PET is a relatively advanced clinical imaging technique in the field of nuclear medicine. It plays an important role in medical research and clinical diagnosis.
PET is a diagnostic technique that is used to observe functions and metabolism of human organs and tissues at the molecular level. For PET, a positron radioactive drug (e.g., 18F-FDG) will be injected into a human body. Because the metabolism of fludeoxyglucose (FDG) is similar to glucose, the FDG will gather in cells that digest the glucose. The uptake of the radioactive drug by rapidly growing tumor tissues is different. A positron emitted by the decay of 18F and an electron in tissues will undergo an annihilation reaction to generate two γ photons with the same energy in opposite directions. A detector array surrounding the human body will detect the two photons using a coincidence measurement technique, and determine position information of the positron. A tomography image of positrons in the human body can then be constructed by processing the position information using an image reconstruction software.

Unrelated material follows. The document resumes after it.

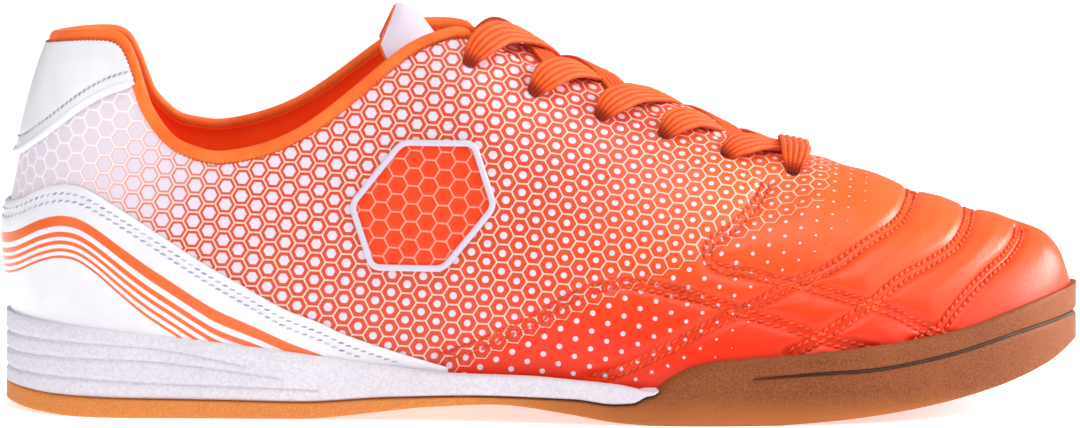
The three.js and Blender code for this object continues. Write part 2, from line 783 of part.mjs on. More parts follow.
const WHITE = 0xebebf5;
const ORANGE = 0xff6432;
const PALE_ORANGE = 0xff823c;
const LACE_ORANGE = 0xf55f23;
const GUM = 0xbe7341;
const shoe = new THREE.Group();

function add(name, body, color, roughness) {
  const mesh = body.getMesh();
  const geometry = new THREE.BufferGeometry();
  geometry.setAttribute("position", new THREE.BufferAttribute(mesh.vertProperties, 3));
  geometry.setIndex(new THREE.BufferAttribute(mesh.triVerts, 1));
  geometry.computeVertexNormals();
  const material = new THREE.MeshStandardMaterial({ color, roughness, metalness: 0 });
  const piece = new THREE.Mesh(geometry, material);
  piece.name = name;
  shoe.add(piece);
}

add("outsole", makeOutsole(), GUM, 0.5);
add("midsole", makeMidsole(), WHITE, 0.6);
add("insole", makeInsole(), ORANGE, 0.8);
add("upper", makeUpper(), ORANGE, 0.45);
add("tongue", makeTongue(), WHITE, 0.6);
add("collar_binding", makeBinding(), PALE_ORANGE, 0.6);
add("heel_panel", makeHeelPanel(), WHITE, 0.4);
add("heel_foxing", makeFoxing(), WHITE, 0.4);
add("side_badge_lateral", makeBadge(-BALL_WIDTH, 0), WHITE, 0.4);
add("side_badge_medial", makeBadge(0, BALL_WIDTH), WHITE, 0.4);
add("lace_crossings", makeLaces(), LACE_ORANGE, 0.7);

// The origin lies under the middle of the shoe's box
const bounds = new THREE.Box3().setFromObject(shoe);
const middle = bounds.getCenter(new THREE.Vector3());
shoe.children.forEach((piece) => piece.position.set(-middle.x, -middle.y, -bounds.min.z));
export default shoe;
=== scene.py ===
"""An indoor soccer shoe, dressed as panels, thread, lace, foam and rubber over its own last."""

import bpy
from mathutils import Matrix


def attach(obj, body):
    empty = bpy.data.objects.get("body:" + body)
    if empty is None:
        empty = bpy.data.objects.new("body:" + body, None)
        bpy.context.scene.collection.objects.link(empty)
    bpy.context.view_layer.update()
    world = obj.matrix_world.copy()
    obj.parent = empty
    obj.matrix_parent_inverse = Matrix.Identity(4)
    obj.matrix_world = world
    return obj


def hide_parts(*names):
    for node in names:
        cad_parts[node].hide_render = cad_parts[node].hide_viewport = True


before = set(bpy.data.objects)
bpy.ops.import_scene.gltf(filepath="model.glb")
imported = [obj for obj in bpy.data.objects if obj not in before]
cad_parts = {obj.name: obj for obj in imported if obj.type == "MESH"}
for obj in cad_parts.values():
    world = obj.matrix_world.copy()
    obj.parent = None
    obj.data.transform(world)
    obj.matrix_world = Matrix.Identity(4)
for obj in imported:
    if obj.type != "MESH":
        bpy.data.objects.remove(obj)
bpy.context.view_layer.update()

import math
from functools import partial

import bmesh
import bpy
import numpy as np
from bpy.props import FloatProperty, FloatVectorProperty, IntProperty, PointerProperty
from mathutils import Vector
from mathutils.kdtree import KDTree

bl_info = {
    "name": "Indoor Soccer Shoe",
    "version": (1, 0, 0),
    "blender": (4, 5, 0),
    "location": "View3D > Sidebar > Shoe",
    "description": "Makes the panels, seams, lace, lining and sole of a low indoor soccer shoe",
    "category": "Add Mesh",
}
MM = 0.001  # a millimetre in metres

# Sizes of the shoe's construction in millimetres. Its tables hold shares of them.
LENGTH = 280.0
BALL_WIDTH = 100.0
HALF_BALL = BALL_WIDTH / 2
TAB_HEIGHT = 100.0
INSTEP_HEIGHT = 94.0
HEEL_STACK = 24.0
CUP_HEIGHT = 18.0
TOE_SPRING = 17.0
ARCH_RISE = 4.6
HEEL_BOARD = 12.0
BALL_BOARD = 6.0
LIP = 2.4
UPPER_WALL = 2.0
FIT = 0.3  # gap between pieces that touch
HEEL_X = -LENGTH / 2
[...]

FIG. 1 is a conventional structure of a PET system. As shown in FIG. 1, a gantry 11 includes a channel 12. An examination table 13 can move into or out of the channel 12. A patient to be examined can lie on a table surface 14 of the examination table 13. When the examination table 13 moves into the channel 12, a detector array around the channel 12 arranged in the gantry 11 can detect photons generated during the reaction.
A length of an axial field of view (FOV) of the present PET system is limited to about 25 centimeters that is much shorter than the length of a human body, e.g., 2 meters. In order to improve the PET system, there has been a plurality of PET detector units set along the axial direction of the gantry to expand the FOV in the axial direction of a body. For example, when the FOV in the axial direction of the body is expanded to about 2 meters, the whole body from the head to toes of the patient can be diagnosed simultaneously.
Expanding the FOV may enhance a sensitivity by dozens of times, but this may lead to a high counting rate that cannot be processed by a current electronic logic. Meanwhile, the speed of image reconstruction using a traditional PET technique is slowed down by dozens of times because of the high counting rate.